Here, however, Judge Silver said that she was considering the differences between a feature being "viewed in its entirety" and one being "considered in its entirety," which she said could mean that the feature was sent with the jury back to the jury room for them to view there, rather than showing the feature in open court. She compared that stance to the fact that when the defense began to put on its case, the comparable videos that it would introduce to show the community standards of Phoenix would not be played in the courtroom, but would be sent back with the jury for them to look at at their convenience in the jury room.

No resolution to the problem was yet to be found, however, and the jury finished watching Gag Factor 18. At its conclusion, Whitted called FBI Special Agent James Lasut to the stand, to ask him about the search he and others had conducted of the Five Star warehouse, offices and video store, and Lasut's interview with Five Star co-owner Chris Ankeney.

On cross-examination, Dick Hertzberg, counsel for Ankeney and both Five Star defendants, got Lasut to admit that he had tricked Ankeney into coming to the Five Star offices while the search was going on, but that when he arrived and was interviewed, Ankeney had been truthful throughout his interrogation.

Rood then called FBI Special Agent James Mackie, who had been one of those in charge of the Five Star search, describing himself as the "seizing agent," and who had also reviewed all of the DVDs ordered and shipped to Special Agent Tod Price. Mackie described the layout of the Five Star offices and retail store, and took the jury through the premises using a series of photos.

On cross-examination, Mackie admitted that he had not found any of the four charged videos for sale in Five Star's retail store, and only two of them in its warehouse. He also agreed when Hertzberg suggested that Ankeney had been cooperative and polite. Mackie couldn't confirm Hertzberg's suggestion that Ankeney had had nothing to do with Five Star's website, but agreed that the search team had not found any defecation videos or child porn on Five Star's premises. He also agreed with Douglas' contention that Five Star also did not see bestiality videos, and that Five Star's owners had never tried to conceal either the business's location nor their ownership of it.

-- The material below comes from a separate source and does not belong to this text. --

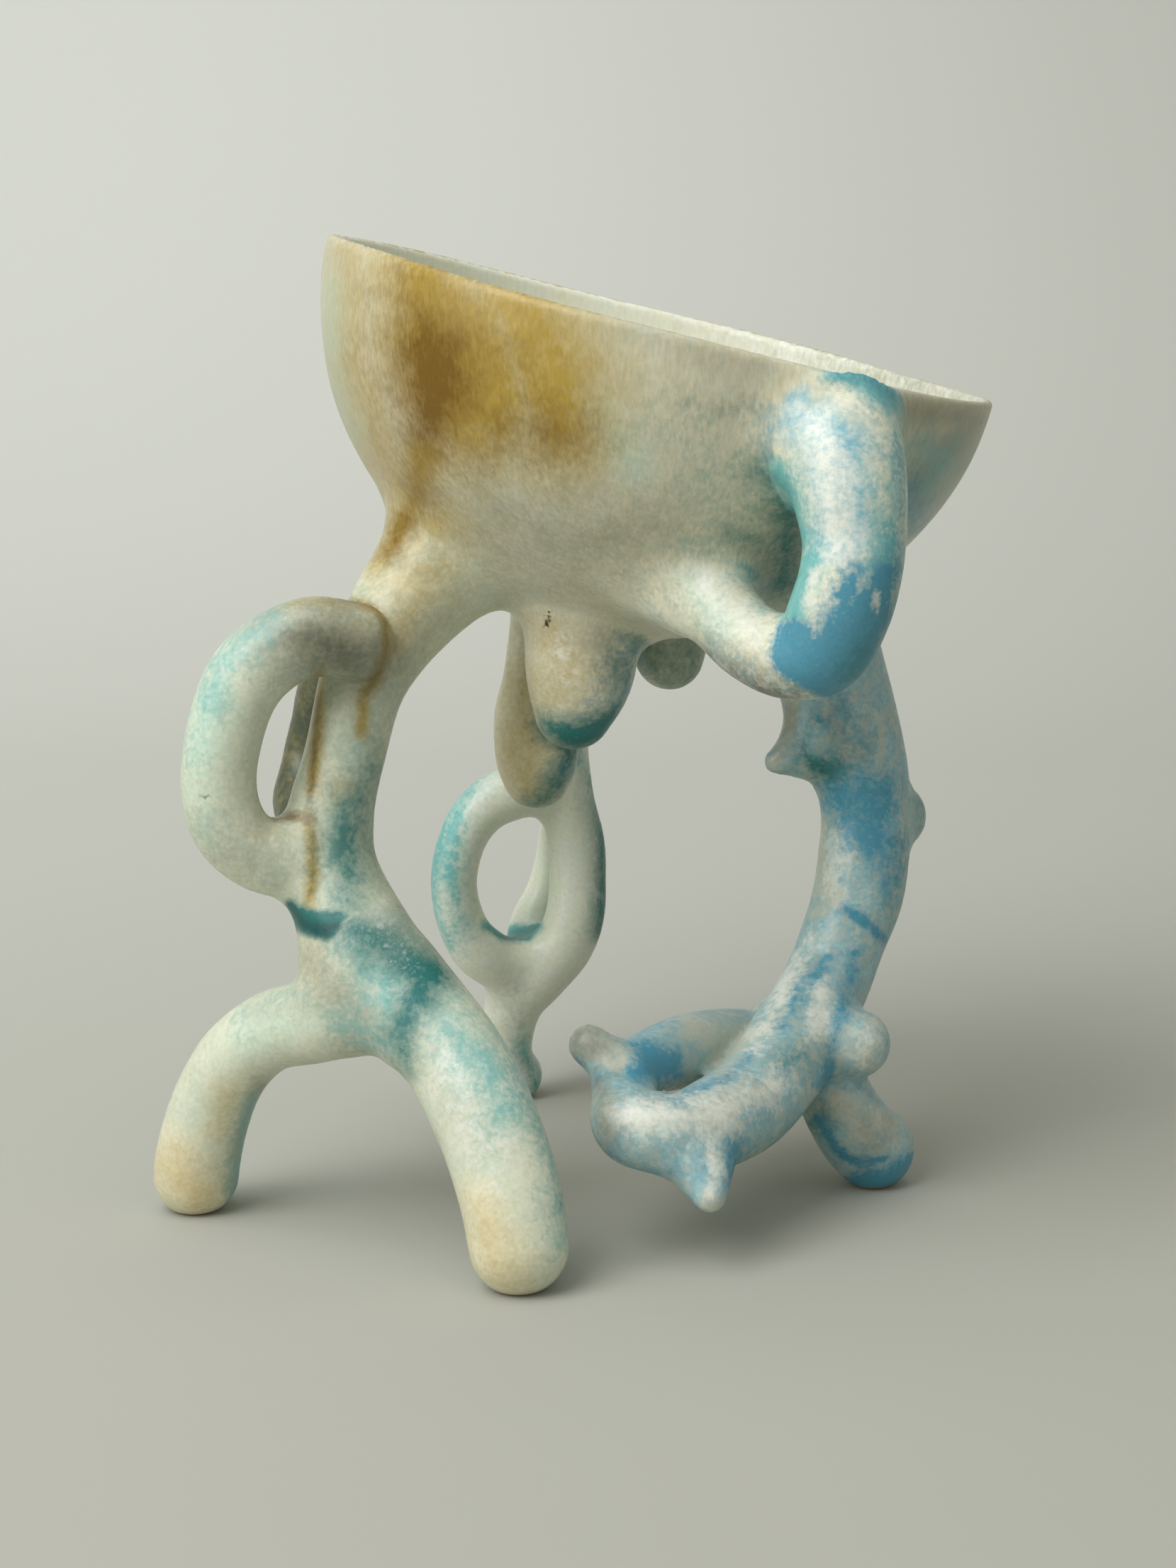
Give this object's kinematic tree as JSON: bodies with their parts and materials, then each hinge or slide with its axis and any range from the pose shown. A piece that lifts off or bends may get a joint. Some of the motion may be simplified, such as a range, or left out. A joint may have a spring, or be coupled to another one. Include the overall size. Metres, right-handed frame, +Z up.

With Agent Mackie excused from the witness stand, Whitted began to play the first scene from American Bukkake 13, featuring Molly Rome getting her face and hair plastered by multiple splooges. At its conclusion, the judge dismissed the jury for the weekend – Judge Silver only holds trials on Tuesdays, Wednesdays and Thursdays, using Mondays and Fridays for office work – but the trial was hardly over for the day.

Judge Silver once again brought up the discussion about finding some way to avoid showing the four charged features in their entirety. However, where Whitted had intimated earlier that he might be able to find a way to avoid showing one of the videos (which could only be accomplished by the government dropping the charges against that video entirely), he now said that he and his associates had not been able to yet make a decision on the issue.

Judge Silver then suggested showing only the "Abu Gharib" scene from Gag Factor 15, asking Douglas if that idea would meet with his approval. Douglas, however, steadfastly refused to yield on the issue of showing all the videos in their entirety – "from the first second to the last," is how Judge Silver described it. Douglas said that he wanted to use the weekend to prepare formal argument on the issue, but that he felt that the entire notion of showing only part of a charged video was improper, and that to do so would require the court to make an artistic judgment which it did not have the legal power to make. He argued that if the court's proposal were proper, then in some future case, the government could charge, for instance, American Bukkake 1 through 12 as obscene, play only one volume in court and simply say that the rest of the volumes were similar and didn't need to be played. He termed the judge's suggestion as tantamount to reversible error on appeal, especially since the court had previously said that it wasn't for time constraints that the shortcut had been suggested, but rather so that the jury would not feel "punished" if required to watch all the videos in their entirety.

Judge Silver, however, was looking at Federal Rule 403, which allows the exclusion of evidence in a case if such evidence can be shown to be irrelevant, repetitive of have some other defects, and she repeated her request that Douglas explain how Gag Factor 15 differed from the already-seen Gag Factor 18, and how his client would be hurt if the jury were not required to see Gag Factor 15 in its entirety?

Douglas responded that his client had already been hurt, because before the court had broached the idea of only playing segments of Gag Factor 15, it appeared that the government might be prepared to drop all charges against that title, but with the court's suggestion, Rood and Whitted were apparently rethinking making that offer.

"There's something unholy about this," Hertzberg chimed in. "What you're doing is making it easier to convict on a count [of the indictment] that it should be."

The parties could come to no resolution on the issue, and the judge asked that both parties provide briefs on their respective positions by mid-day Monday, so that she could resolve the issue before court reconvened next Tuesday. With that, all involved left the courtroom for the day ... and knew that they would have very busy weekends.